It’s not hard to find Big Data success stories these days.
From “Five Ways Big Data Is Going to Blow Your Mind and Change Your World” to “10 Real-World Big Data Deployments That Will Change Our Lives,” it’s clear that companies are putting Big Data to good use.
But not all Big Data efforts are successful.
“The truth is that some companies are having wild success reporting, analyzing, and predicting on terabytes and in some cases petabytes of Big Data,” writes Fortune 500 marketer Paul Barsch. “But for every eBay, Google, or Amazon or Razorfish there are thousands of companies stumbling, bumbling and fumbling through the process of Big Data analytics with little to show for it.”
Yesterday, I shared three essential steps to Big Data Success. But according to one reader, McKinsey forgot the most important step to Big Data success stories:
“… McKinsey forgets about the first essential step: define your business objective and indicators that will tell you that you have been able to reach your objective,” writes reader Corallo. “I have witnessed so many projects that have missed that essential step, just focusing on the path, but not on the destination.”
Time and time again, experts warn that the biggest mistake organizations can make with Big Data — or really, any data or technology project — is to start without a business objective.
I’ve heard it so often it sounds like a bit like nagging. It probably does to you, too. But just because it’s repeated all the time doesn’t mean we should ignore it.
Yet just like the oft-repeated admonishments to eat your vegetables and exercise, many still do not identify a business objective when they start a Big Data project.
There are a couple of reasons for this, I think. One, Big Data tools — especially Hadoop — are relatively new and organizations have been hesitant to integrate these tools with enterprise systems. Obviously, that restricted Big Data to a sandbox, which makes it difficult to pursue a real business objective.
But I suspect there’s another, more primary reason Big Data and technology projects in general often move forward without business objects.
Most organizations are pretty clueless about how IT and subject matter experts (aka, the business user) should work together to find a worthy objective.
This isn’t just a corporate problem. Jake Porway, founder and executive of DataKind, sees this problem in all kinds of organizations. What’s interesting is that Big Data projects really highlight the absurdity of developers establishing a good business objective without guidance from the larger organization.
“Awash in data, an organization — be it a healthcare nonprofit, a government agency, or a tech company — desperately wants to capitalize on the insights that the ‘Big Data’ hype has promised them,” Porway states. “Increasingly, they are turning to hackathons — weekend events where coders, data geeks, and designers conspire to build software solutions in just 48 hours — to get new ideas and fill their capacity gap.”

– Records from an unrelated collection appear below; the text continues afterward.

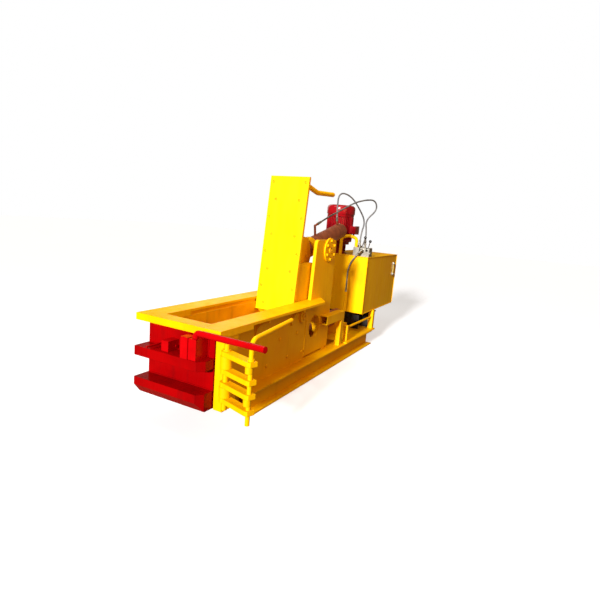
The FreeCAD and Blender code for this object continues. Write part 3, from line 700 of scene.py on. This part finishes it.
def makeFrameBolts():
    y0, z0 = boltLook["discCentre"]
    shapes = []
    for side in (1, -1):
        for number in range(6):
            turn = math.radians(30 + 60 * number)
            spot = (side * (boltLook["discFace"] - 0.001),
                    y0 + boltLook["discRadius"] * math.cos(turn),
                    z0 + boltLook["discRadius"] * math.sin(turn))
            shapes.append(turnedShape([(0, 0), (0.0155, 0), (0.0155, 0.003), (0, 0.003)],
                                      standing(spot, (side, 0, 0)), 20))
            spot = (side * (boltLook["discFace"] + 0.002), spot[1], spot[2])
            shapes.append(hexShape(boltLook["discBolt"], 0.012, standing(spot, (side, 0, 0))))
    makePiece("discBolts", shapes, "root", yellowEnamel)


makeFrameBolts()


def makePinEnds():
    # the turning pin's faced end with its lathe centre and a grease nipple
    for name, body, y, z, reach in (("trunnionEnds", "lid_cylinder", 0.209, 1.125, 0.247),
                                    ("lidShaftEnds", "lid", -0.227, 0.572, 0.257)):
        shapes = []
        for side in (1, -1):
            spot = standing((side * reach, y, z), (side, 0, 0))
            shapes.append(turnedShape([(0, 0), (0.0285, 0), (0.0285, 0.0015), (0.027, 0.003),
                                       (0.014, 0.003), (0.01, 0.0005), (0, 0.0005)], spot, 28))
            shapes.append(hexShape(0.009, 0.004,
                                   standing((side * (reach + 0.0005), y, z), (side, 0, 0))))
            shapes.append(turnedShape([(0, 0.004), (0.0025, 0.004), (0.0025, 0.008),
                                       (0.0035, 0.009),
                                       (0.0025, 0.011), (0, 0.011)],
                                      standing((side * reach, y, z), (side, 0, 0)), 12))
        makePiece(name, shapes, body, wornYellow)


makePinEnds()

lidLook = {"foot": (-0.328, 0.587), "lean": 5.7, "rows": 8, "pitch": 0.148, "first": 0.06,
           "across": 0.112,
           "stagger": 0.042}


def leanedPlace(x, depth, height):
    # a place on the upright lid, measured from its front face and foot, leaned back with it
    lean = math.radians(lidLook["lean"])
    y0, z0 = lidLook["foot"]
    return (x, y0 + depth * math.cos(lean) + height * math.sin(lean),
            z0 + height * math.cos(lean) - depth * math.sin(lean))


def makeLidScrews():
    # countersunk screws with a socket, sunk into the lid's face in a staggered row down each side
    lean = math.radians(lidLook["lean"])
    outward = (0, -math.cos(lean), math.sin(lean))
    head = [(0, 0), (0.0092, 0), (0.0096, 0.0026), (0.009, 0.0034), (0.0045, 0.0034),
            (0.004, 0.0008), (0, 0.0008)]
    shapes = []
    for row in range(lidLook["rows"]):
        height = lidLook["first"] + row * lidLook["pitch"]
        across = lidLook["across"] + lidLook["stagger"] * (row % 2)
        for side in (1, -1):
            shapes.append(turnedShape(head,
                                      standing(leanedPlace(side * across, 0.004, height), outward),
                                      18))
    makePiece("lidScrews", shapes, "lid", yellowEnamel)


makeLidScrews()
print("bolts made")


# level gauge: end blocks, acrylic tube, backing plate and screws
gaugeLook = {"face": 0.296, "middle": 2.078, "low": 0.77, "high": 0.94}


def makeGauge():
    face = gaugeLook["face"]
    y = gaugeLook["middle"]
    low = gaugeLook["low"]
    high = gaugeLook["high"]
    metal = [blockShape((0.003, 0.034, high - low), standing((face + 0.0015, y, (low + high) / 2)),
                        0.0008, 2)]
    for z in (low + 0.018, high - 0.018):
        metal.append(blockShape((0.016, 0.034, 0.034), standing((face + 0.009, y, z)), 0.003, 3))
        metal.append(turnedShape([(0, 0), (0.009, 0), (0.009, 0.008), (0.0075, 0.01), (0, 0.01)],
                                 standing((face + 0.015, y, z), (1, 0, 0)), 20))
    holder = makePiece("gaugeBlocks", metal, "root", zincSteel)
    tube = [turnedShape([(0, 0.03), (0.0075, 0.03), (0.0075, high - low - 0.03),
                         (0, high - low - 0.03)],
                        standing((face + 0.0105, y, low)), 24)]
    glass = makePiece("gaugeTube", tube, "root", gaugeAcrylic)
    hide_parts("level_gauge")
    return glass


makeGauge()


# filler breather: neck, knurled cap with a domed top
breatherLook = {"centre": (-0.18, 2.06), "low": 1.032, "ribs": 36}


def makeBreather():
    x, y = breatherLook["centre"]
    low = breatherLook["low"]
    upright = standing((x, y, low))
    neck = [(0, 0), (0.034, 0), (0.034, 0.005), (0.022, 0.006), (0.022, 0.026), (0.038, 0.027),
            (0.041, 0.03),
            (0.041, 0.062), (0.036, 0.07), (0.02, 0.0735), (0, 0.074)]
    shapes = [turnedShape(neck, upright, 48)]
    for number in range(breatherLook["ribs"]):
        turn = math.tau * number / breatherLook["ribs"]
        middle = Vector((x + 0.0405 * math.cos(turn), y + 0.0405 * math.sin(turn), low + 0.046))
        rib = Matrix.Translation(middle) @ Matrix.Rotation(turn, 4, "Z")
        shapes.append(blockShape((0.003, 0.0032, 0.03), rib, 0.0006, 1))
    for number in range(6):
        turn = math.tau * number / 6
        spot = (x + 0.028 * math.cos(turn), y + 0.028 * math.sin(turn), low + 0.004)
        shapes.append(hexShape(0.007, 0.004, standing(spot), 0.0005))
    cap = makePiece("fillerCap", shapes, "root", zincSteel)
    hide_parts("breather")


makeBreather()
print("tank fittings made")


# weld beads where plates meet
def makeWelds():
    side = 0.227
    frameLines = []
    for x in (side, -side):
        outer = x + math.copysign(0.001, x)
        frameLines += [
            ((outer, -0.14, 0.19), (outer, -0.14, 0.666)),
            ((outer, -1.30, 0.1695), (outer, 0.35, 0.1695)),
            ((outer, -1.145, 0.669), (outer, -0.15, 0.669)),
        ]
        for y in (-0.94, -0.415):
            for shift in (-0.0065, 0.0065):
                frameLines.append(((outer, y + shift, 0.545), (outer, y + shift, 0.668)))
        edge = math.copysign(0.297, x)
        frameLines += [
            ((edge, 1.0925, 0.41), (edge, 1.0925, 1.02)),
            ((edge, 2.2135, 0.41), (edge, 2.2135, 1.02)),
            ((edge, 1.1, 0.4), (edge, 2.205, 0.4)),
        ]
        leg = math.copysign(1, x)
        frameLines += [
            ((leg * 0.26, 0.489, 0.436), (leg * 0.302, 0.489, 0.436)),
            ((leg * 0.26, 0.489, 0.169), (leg * 0.302, 0.489, 0.169)),
            ((leg * 0.264, 1.434, 0.179), (leg * 0.316, 1.434, 0.179)),
            ((leg * 0.264, 1.434, 0.4), (leg * 0.295, 1.434, 0.4)),
            ((leg * 0.228, 0.152, 0.517), (leg * 0.228, 0.35, 0.517)),
            ((leg * 0.334, 0.62, 0.168), (leg * 0.334, 1.5, 0.168)),
        ]
    frameLines += [
        ((0.346, -1.455, 0.169), (0.346, -1.312, 0.169)),
        ((0.228, -1.309, 0.18), (0.228, -1.309, 0.642)),
        ((0.346, -1.312, 0.6425), (0.23, -1.312, 0.6425)),
    ]
    shapes = [beadShape(start, end, 0.0045) for start, end in frameLines]
    makePiece("frameWelds", shapes, "root", yellowEnamel, 70.0)
    doorLines = []
    for z in (0.436, 0.498, 0.29):
        doorLines.append(((-0.268, -1.456, z), (0.11 if z == 0.498 else 0.273, -1.456, z)))
    doorLines += [
        ((0.111, -1.456, 0.5), (0.111, -1.456, 0.63)),
        ((0.229, -1.456, 0.5), (0.229, -1.456, 0.628)),
        ((0.112, -1.575, 0.499), (0.112, -1.46, 0.499)),
    ]
    shapes = [beadShape(start, end, 0.005) for start, end in doorLines]
    makePiece("doorWelds", shapes, "door", redEnamel, 70.0)
    lidLines = []
    for x in (0.181, 0.1385, -0.181, -0.1385):
        top = 0.52 if abs(x) > 0.15 else 1.13
        low = 0.02 if abs(x) > 0.15 else 0.53
        lidLines.append((leanedPlace(x, 0.0265, low), leanedPlace(x, 0.0265, top)))
    shapes = [beadShape(start, end, 0.0045) for start, end in lidLines]
    makePiece("lidWelds", shapes, "lid", yellowEnamel, 70.0)


makeWelds()
print("welds laid")


# floor, light and background
lightLook = {
    "sunStrength": 6.4,
    "sunHeight": 17.0,  # degrees above the floor
    "sunTurn": 4.5,  # degrees from straight ahead of the door, towards the bar lock
    "fillPower": 20.0,
    "fillPlace": (1.9, -0.7, 2.1),
    "fillColour": "#FFCC90",
    "overheadPower": 50.0,
    "overheadPlace": (-0.4, -0.6, 3.4),
    "backPower": 24.0,
    "backPlace": (-3.0, 3.2, 2.6),
    "skyStrength": 0.2,
    "skyColour": "#FFDCB0",
}


def makeStage():
    shape = bmesh.new()
    bmesh.ops.create_grid(shape, x_segments=8, y_segments=8, size=30.0)
    mesh = bpy.data.meshes.new("studioFloor")
    shape.to_mesh(mesh)
    shape.free()
    floor = bpy.data.objects.new("studioFloor", mesh)
    material, shader = startMaterial("paleFloorPaint", {
        "Roughness": 0.8,
        "Specular IOR Level": 0.1,
        "Emission Color": (1, 1, 1, 1),
        "Emission Strength": 0.55,
    })
    place = addNode(material, "ShaderNodeTexCoord").outputs["Object"]
    cloud = addNode(material, "ShaderNodeTexNoise", None, {"Scale": 0.8, "Detail": 3.0},
                    {"Vector": place})
    colour = addNode(material, "ShaderNodeMix", {"data_type": "RGBA"},
                     {6: linearColour("#D2D3D6"), 7: linearColour("#CBCCD0")},
                     {0: cloud.outputs["Fac"]})
    material.node_tree.links.new(colour.outputs[2], shader.inputs["Base Color"])
    mesh.materials.append(material)
    bpy.context.collection.objects.link(floor)
    floor.visible_diffuse = False  # the pale floor lights nothing from below
    floor.visible_glossy = False


def addLight(name, kind, place, target, settings):
    lamp = bpy.data.lights.new(name, kind)
    for key, value in settings.items():
        setattr(lamp, key, value)
    light = bpy.data.objects.new(name, lamp)
    light.matrix_world = standing(place, Vector(place) - Vector(target))
    light.visible_camera = False
    bpy.context.collection.objects.link(light)


def makeLight():
    height = math.radians(lightLook["sunHeight"])
    turn = math.radians(lightLook["sunTurn"])
    way = Vector((math.sin(turn) * math.cos(height), -math.cos(turn) * math.cos(height),
                  math.sin(height)))
    addLight("keySun", "SUN", way * 6, (0, 0, 0),
             {"energy": lightLook["sunStrength"], "angle": 0.11})
    addLight("sideFill", "AREA", lightLook["fillPlace"], (0.2, 0.0, 0.8),
             {"energy": lightLook["fillPower"], "size": 1.6,
              "color": linearColour(lightLook["fillColour"])[:3]})
    addLight("overheadSoftbox", "AREA", lightLook["overheadPlace"], (0, -0.4, 0),
             {"energy": lightLook["overheadPower"], "size": 2.4})
    addLight("backFill", "AREA", lightLook["backPlace"], (0, 1.0, 0.6),
             {"energy": lightLook["backPower"], "size": 2.5})
    world = bpy.data.worlds.new("studio")
    world.use_nodes = True
    bpy.context.scene.world = world
    tree = world.node_tree
    tree.nodes.clear()
    rays = tree.nodes.new("ShaderNodeLightPath")
    seen = tree.nodes.new("ShaderNodeBackground")
    seen.inputs["Color"].default_value = (1, 1, 1, 1)
    sky = tree.nodes.new("ShaderNodeBackground")
    sky.inputs["Color"].default_value = linearColour(lightLook["skyColour"])
    sky.inputs["Strength"].default_value = lightLook["skyStrength"]
    mix = tree.nodes.new("ShaderNodeMixShader")
    out = tree.nodes.new("ShaderNodeOutputWorld")
    tree.links.new(rays.outputs["Is Camera Ray"], mix.inputs[0])
    tree.links.new(sky.outputs[0], mix.inputs[1])
    tree.links.new(seen.outputs[0], mix.inputs[2])
    tree.links.new(mix.outputs[0], out.inputs["Surface"])
    bpy.context.scene.view_settings.view_transform = "Standard"


makeStage()
makeLight()
print("stage and light set")
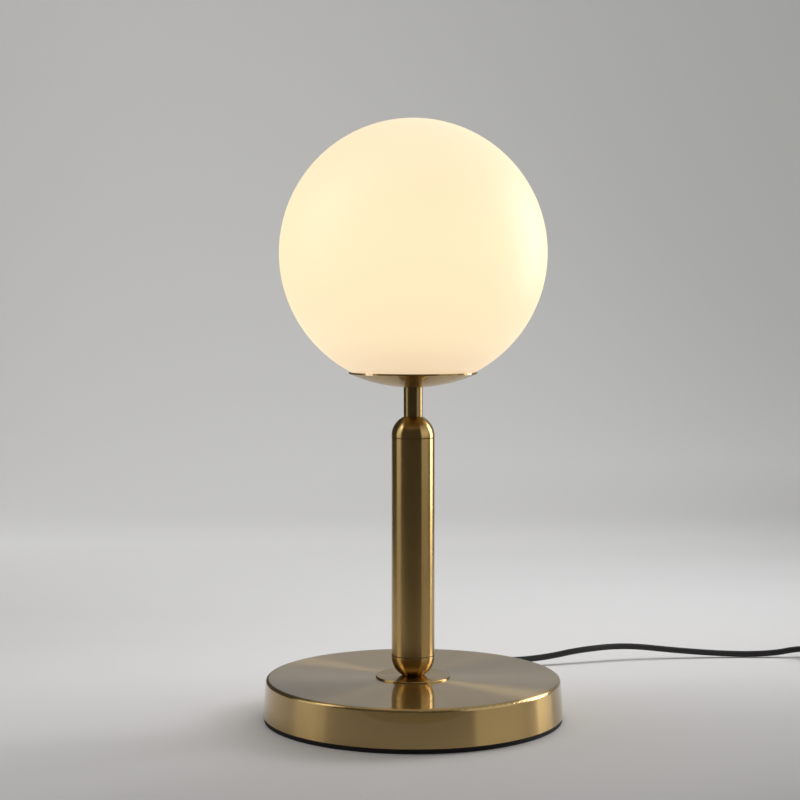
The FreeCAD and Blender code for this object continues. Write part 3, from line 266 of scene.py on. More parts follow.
def brushedBrass(name, lacquer, tone=1.0, roughness=None, discRoughness=None, seed=0.0,
                 seams=False):
    setup = brassSetup
    # a tone below 1 makes a darker copy of the brass: painted shade
    reflection = [c * tone for c in setup["reflection"][:3]] + [1]
    worn = [c * tone for c in setup["worn"][:3]] + [1]
    material, tree, shader = startMaterial(
        name, metallic=1.0, anisotropic=setup["stretch"], anisotropic_rotation=0.25,
        coat_weight=lacquer, coat_roughness=setup["lacquerRoughness"], coat_ior=1.5,
        specular_tint=setup["edgeTint"])
    lines = brushLines(tree, setup["lineSpacing"], setup["around"], seed)
    patches = grainNoise(tree, setup["patches"])
    wear = math2(tree, "MULTIPLY_ADD", lines, setup["lineTone"], -0.05)
    metal = mixColours(tree, wear, reflection, worn)
    if seams:
        metal = mixColours(tree, seamShade(tree), seamSetup["gap"], metal)
    tree.links.new(metal, shader.inputs["Base Color"])
    base = roughness or setup["roughness"]
    if discRoughness:
        normal = addNode(tree, "NewGeometry").outputs["Normal"]
        facing = addNode(tree, "SeparateXYZ", {0: normal}).outputs[2]
        flat = addNode(tree, "MapRange", {0: facing, 1: 0.5, 2: 0.95, 3: base, 4: discRoughness})
        base = flat.outputs[0]
    level = math2(tree, "MULTIPLY_ADD", lines, setup["lineGloss"], base)
    level = math2(tree, "SUBTRACT", level, 0.05)
    level = math2(tree, "MULTIPLY_ADD", patches, setup["patchGloss"], level)
    tree.links.new(level, shader.inputs["Roughness"])
    addBump(tree, shader, lines, setup["lineDepth"], 0.1)
    tangent = addNode(tree, "Tangent", direction_type="RADIAL", axis="Z")
    tree.links.new(tangent.outputs[0], shader.inputs["Tangent"])
    return material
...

It sounds like a great idea, but in practice, it doesn’t work at all. It turns out that, left on their own, developers will develop the kind of solutions that address the problems of their peer group.
So, for instance, Reinvent Green is a NYC project to identify how technologies can improve sustainability in the city. The developers came up with apps to help cyclists share bikes and a farmers’ market inventory app. While that’s very hipster, it’s not exactly what the city’s environmental divisions had in mind.
“Reinvent Green could have invited recycling managers, urban planners, or other experts to converse with the hackers before the event,” Porway writes. “Organizations also need to be willing to get down-and-dirty with the data geeks during the weekend. It’s not enough to just throw the data over the wall and hope for the best.”
Basically, Porway just gave us the recipe to solving that whole business/IT alignment problem, and it just happens to be the key to avoiding the biggest Big Data mistake:
1. Add experts — be they end users, business managers or subject matter experts — into a room with a whiteboard.
2. Add the developers, data managers and any other technologists who understand Big Data and your particular data sets.
3. Mix together until they’ve cooked up real business objectives.
This may not stop you from struggling with Big Data. It may not even translate into success. We tend to cherry pick attributes in success cases while overlooking the same traits in failure cases, Barsch points out, citing the writing of author and trader Nassim Taleb. But by identifying a business objective, you’ve at least avoided one point of failure.